En 1806, Wilhelm Martin Leberecht de Wette (1780-1849) publia une Introduction à l’Ancien Testament, dans laquelle il abandonnait les données traditionnelles sur l’origine des écrits de l’Ancien Testament ; il prétendait que nous n’avons aucun moyen extérieur de contrôler l’exactitude historique des faits qu’ils rapportent et que, puisque toutes les sources extrinsèques nous font défaut, nous ne pouvons en apprécier la valeur qu'à l’aide de la « critique interne », c’est-à-dire par l’examen du contenu de ces livres eux-mêmes. Poser un tel principe, c'était donner libre carrière à l’arbitraire, et substituer les impressions subjectives du lecteur à l’autorité historique. L'étude intrinsèque d’un écrit peut, sans doute, fournir quelques lumières ; mais elle ne peut suffire, et si elle ne s’appuie point sur des témoignages extérieurs, elle ne mérite point confiance, car elle n’est le plus souvent qu’un jeu d’imagination. La date de la composition d’un livre, le nom de son auteur, etc., sont des faits historiques que nous ne pouvons par conséquent connaître que par l’histoire.
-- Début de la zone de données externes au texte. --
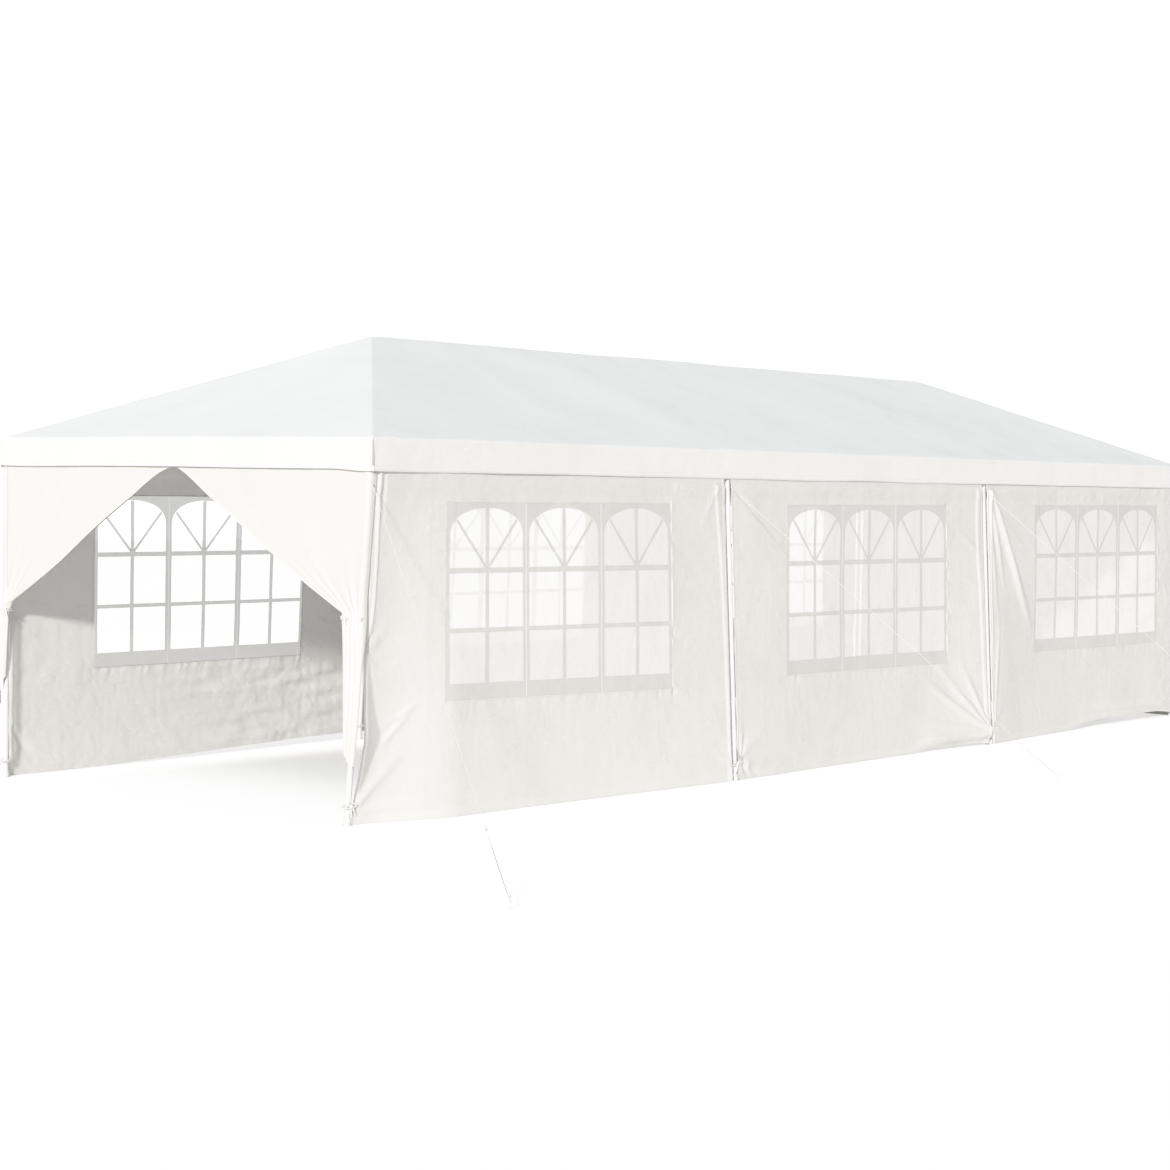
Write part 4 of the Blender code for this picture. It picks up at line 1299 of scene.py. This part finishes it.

La règle posée par de Wette n’en est pas moins devenue « la charte constitutive de la critique négative » ; de là tous les excès dans lesquels elle est tombée.
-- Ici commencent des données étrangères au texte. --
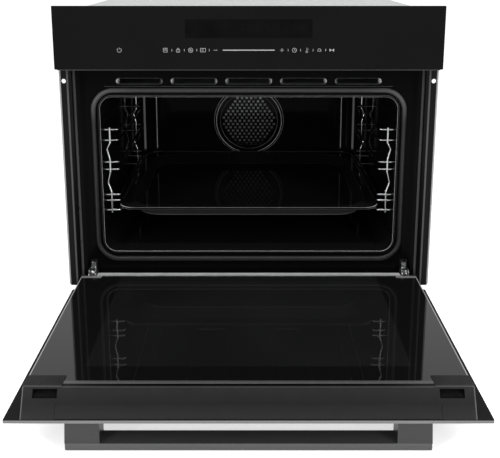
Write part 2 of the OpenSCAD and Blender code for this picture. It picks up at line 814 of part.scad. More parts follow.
module back_screw_places() {
    for (s = [-1, 1], z = [30, body_h / 2, body_h - 30]) translate([s * (side_in - 12), 0, z]) children();
    for (s = [-1, 1]) translate([s * 90, 0, body_h - 14]) children();
}

module casing_back() color([0.62, 0.64, 0.66]) difference() {
    block([-side_in, body_d - sheet_t, sheet_t], [side_in, body_d, frame_top]);
    for (z = [body_h - 50, body_h - 36]) translate([-60, body_d + 1, z]) rotate([90, 0, 0])
        linear_extrude(sheet_t + 2) slots_row(4, 60, 44, 6);
    back_screw_places() rod_along_y(0, 0, body_d - sheet_t - 1, sheet_t + 2, 1.6);
    rod_along_y(gland_x, gland_z, body_d - sheet_t - 1, sheet_t + 2, gland_r + 0.2);
}

module casing_screws() color([0.7, 0.7, 0.72]) back_screw_places() {
    rod_along_y(0, 0, body_d, 1.8, 3.4);
    rod_along_y(0, 0, body_d - sheet_t - 5, sheet_t + 5, 1.5);
}

module cable_gland() color([0.08, 0.08, 0.08]) difference() {
    union() {
        rod_along_y(gland_x, gland_z, body_d - sheet_t - 18, 18 + sheet_t, gland_r);
        rod_along_y(gland_x, gland_z, body_d, 5, gland_r + 3);
        rod_along_y(gland_x, gland_z, body_d - sheet_t - 6, 6, gland_r + 3);
    }
    rod_along_y(gland_x, gland_z, body_d - sheet_t - 19, sheet_t + 30, gland_bore);
}

module terminal_block() color([0.85, 0.85, 0.8]) {
    y = body_d - sheet_t - 52;
    difference() {
        block([gland_x - 22, y, gland_z - 12], [gland_x + 22, y + 30, gland_z + 12]);
        for (i = [-1:1]) rod_along_y(gland_x + i * 12, gland_z, y + 12, 20, 3);
    }
    // foot that stands the block on a bracket from the back sheet
    block([gland_x - 22, y, gland_z - 15], [gland_x + 22, body_d - sheet_t, gland_z - 12]);
}

// ---------- fans ----------

module fan_axis() translate([0, 0, fan_z]) children();

module convection_fan() color([0.6, 0.6, 0.62]) fan_axis() {
    hub_r = 11;
    blade_in = fan_r - 36;
    bend_r = fan_r - 16;
    plate = 1.2;
    back = fan_front + fan_width;
    rod_along_y(0, 0, back - plate, plate, fan_r);
    rod_along_y(0, 0, back - 14, 14, hub_r);
    rod_along_y(0, 0, fan_front - 2, shaft_end - fan_front + 2, shaft_r);
    for (i = [0:fan_blades - 1]) rotate([0, i * 360 / fan_blades, 0]) {
        block([blade_in, fan_front, -plate / 2], [bend_r, back - plate / 2, plate / 2]);
        translate([bend_r - 0.3, 0, 0]) rotate([0, 28, 0])
            block([0, fan_front, -plate / 2], [fan_r - bend_r - 2, back - plate / 2, plate / 2]);
    }
}

module convection_fan_nut() color([0.7, 0.7, 0.7]) fan_axis() difference() {
    translate([0, fan_front + fan_width - 14, 0]) rotate([90, 0, 0]) cylinder(r = 8, h = 6, $fn = 6);
    rod_along_y(0, 0, fan_front, fan_width, shaft_r);
}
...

À l’aide du principe commode de la critique interne, de Wette nia l’origine mosaïque du Pentateuque ; il le considéra comme l'épopée nationale des Hébreux, il le décomposa en divers fragments, qui, d’après lui, n’avaient été réunis ensemble que longtemps après Moïse, et il ne vit que des mythes dans les faits merveilleux qui y sont racontés. Tous les livres de l’Ancien et du Nouveau Testament ont été traités par lui ou par ses imitateurs d’une manière analogue. David-Frédéric Strauss (1808-1874) s’est rendu célèbre entre tous les ennemis de la révélation par son application du système mythique aux Évangiles dans sa Leben Jesu ou Vie de Jésus, publiée à Tubingue, 2 in-8°, 1835-1836.